As it turns out, Shortest Path Routing is not yet dethroned as the leading routing algorithm.
Evaluating the results of my benchmark, Shortest Path Routing consistently has the lowest latencies and achieves the highest average end-to-end bandwidth
However, it’s not a flawless victory for Shortest Path Routing. Ant Colony Optimization achieves about 10% more bandwidth on very high traffic intensities and Shortest Path Routing has severe issues in handling traffic spikes, as it can’t react dynamically to increasing traffic.
However, I sadly can not recommend any of the experimental algorithms. Ant Colony Optimization suffers from extremely high calculation times for routes. As soon as the network starts to get congested, the ant probes can not reach their destination in a timely manner anymore. The few metrics in which it excels compared to Shortest Path Routing is, in my opinion, not worth the tradeoff.

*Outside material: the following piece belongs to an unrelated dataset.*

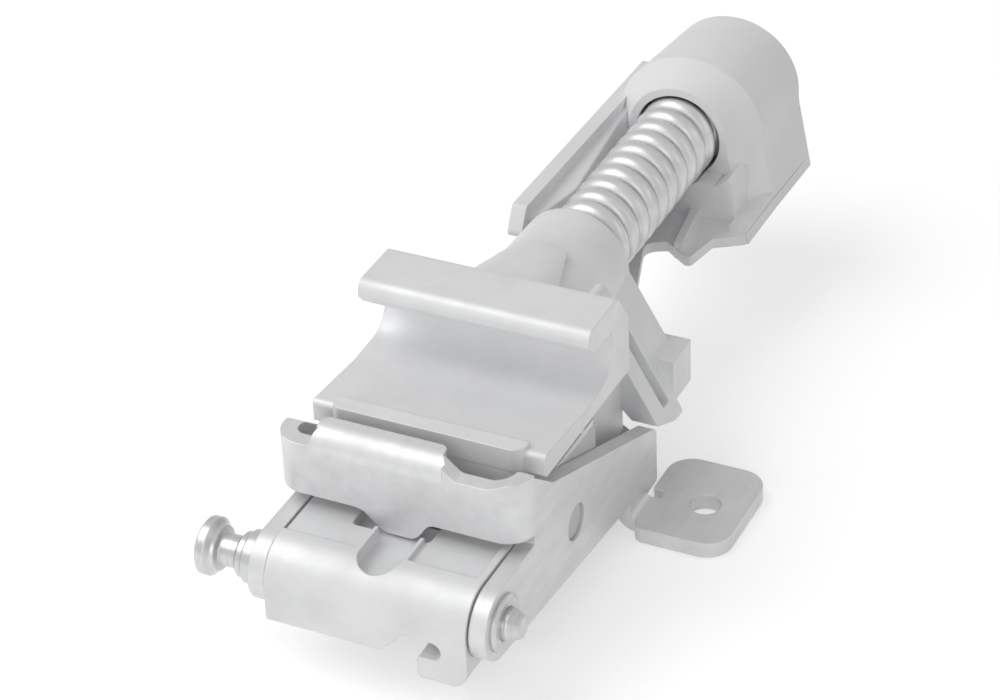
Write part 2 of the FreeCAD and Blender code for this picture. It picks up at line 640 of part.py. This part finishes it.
def make_spring_seat(doc):
    body = new_body(doc, "spring_seat")
    bore = d.coil_radius + d.spring_gap
    rim = [d.seat_radius, d.seat_radius, d.seat_top, d.seat_foot, d.seat_foot]
    mouth_foot = d.seat_foot - 4.6
    loft(body, "hood", arch(*rim), "-seat_front",
         arch(d.rear_left, d.rear_right, d.rear_top, mouth_foot + 1, d.seat_foot + 0.4), "-seat_rear")
    loft(body, "collar", arch(*rim), "-seat_front",
         arch(d.collar_radius, d.collar_radius, d.axis_z + d.collar_radius, mouth_foot, mouth_foot),
         "-(seat_front - collar_reach)")
    wing_inner = d.wing_outer - d.wing_thick
    bottom = d.seat_bottom
    add(body, "wing", "YZ", rounded([
        (d.wing_front, d.wing_top, 1.0), (d.seat_rear - 4.5, d.wing_top - 1.2, 2.4),
        (d.seat_rear - 2.0, d.wing_top - 4.5, 1.0), (d.seat_rear - 2.0, bottom),
        (29.5, bottom), (29.5, 34.0, 2.0), (d.wing_front - 3.2, 36.4, 1.4),
    ]), "-wing_outer", "-wing_outer + wing_thick")
    add(body, "web", "YZ", rounded([
        (30.5, bottom), (30.5, 29.0, 2.0), (49.4, 32.0), (79.0, 38.1), (79.0, bottom),
    ]), "-wing_outer + wing_thick - 0.5", "-web_inner")
    add(body, "floor", "XY", rounded([
        (-d.wing_outer, d.seat_rear - 2.0), (-d.wing_outer, 29.5), (-d.tongue_half, 29.5),
        (-d.tongue_half, d.tongue_front, 2.0), (d.tongue_half, d.tongue_front, 2.0),
        (d.tongue_half, 26.0, 3.0), (0.5, 49.7, 3.0), (4.6, 51.7), (9.5, 48.2, 0.8), (10.8, 48.2, 0.8),
        (12.3, 56.0, 1.0), (d.seat_foot - 0.5, 59.5), (d.seat_foot, d.seat_rear - 2.0),
    ]), "seat_bottom", "seat_bottom + floor_thick")
    add(body, "right_side", "XZ", rounded([
        (d.seat_foot - 3.4, bottom), (d.seat_foot, bottom), (d.seat_foot - 0.9, 24.4),
        (d.seat_foot - 4.3, 24.4),
    ]), "60", "seat_front + 1")
    add(body, "cradle", "XZ", box(-9.6, 9.6, bottom, 31.0),
        "seat_front - collar_reach - 5", "seat_front - collar_reach + 1")
    add(body, "lug_rib", "XY", rounded([(6.6, 50.0), (8.3, 50.0), (6.4, 63.5), (4.7, 63.5)]),
        "seat_bottom", "seat_bottom + floor_thick + 1.4")
    left, right = d.rear_left - d.seat_wall, d.seat_radius - d.seat_wall
    round_top = (left + right) / 2 - 0.1
    cut(body, "hood_hollow", "XZ", rounded([
        (-left, bottom - 1), (-left, d.seat_top - d.seat_wall, round_top),
        (right, d.seat_top - d.seat_wall, round_top), (right, bottom - 1),
    ]), "seat_front + seat_wall", "seat_rear - seat_wall")
    cut(body, "spring_recess", "XZ", disc(0, d.axis_z, bore), "seat_front - collar_reach - 30", "seat_front")
    cut(body, "rod_hole", "XZ", disc(0, d.axis_z, d.rod_tail + d.run_gap),
        "seat_front - 1", "seat_front + seat_wall + 1")
    for y in (-4.0, 3.0):
        cut(body, f"screw_hole_{'front' if y < 0 else 'rear'}", "XY",
            disc(0, y, d.seat_screw_radius + d.screw_gap), "seat_bottom - 1", "seat_bottom + floor_thick + 1")
    return body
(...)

The Reinforcement Learning Router was my big hope for this experiment, however, it just didn’t perform well enough on any of the chosen metrics.
Another factor is simply the ease of implementation. Shortest Path Routing is implemented in just a few lines, while the alternative algorithms require complex logic that needs to be maintained. In my opinion, this is a case where the simplest option is still the best.
While my results indicate that Shortest Path is still the most performant algorithm in my experiments, it also shows that some room for improvements exists. I think it’s only a matter of time until a more intelligent routing algorithm can fully utilize the state of the network to conduct better routing decisions, but for now let’s take a step back and let the tried and tested algorithms do their work.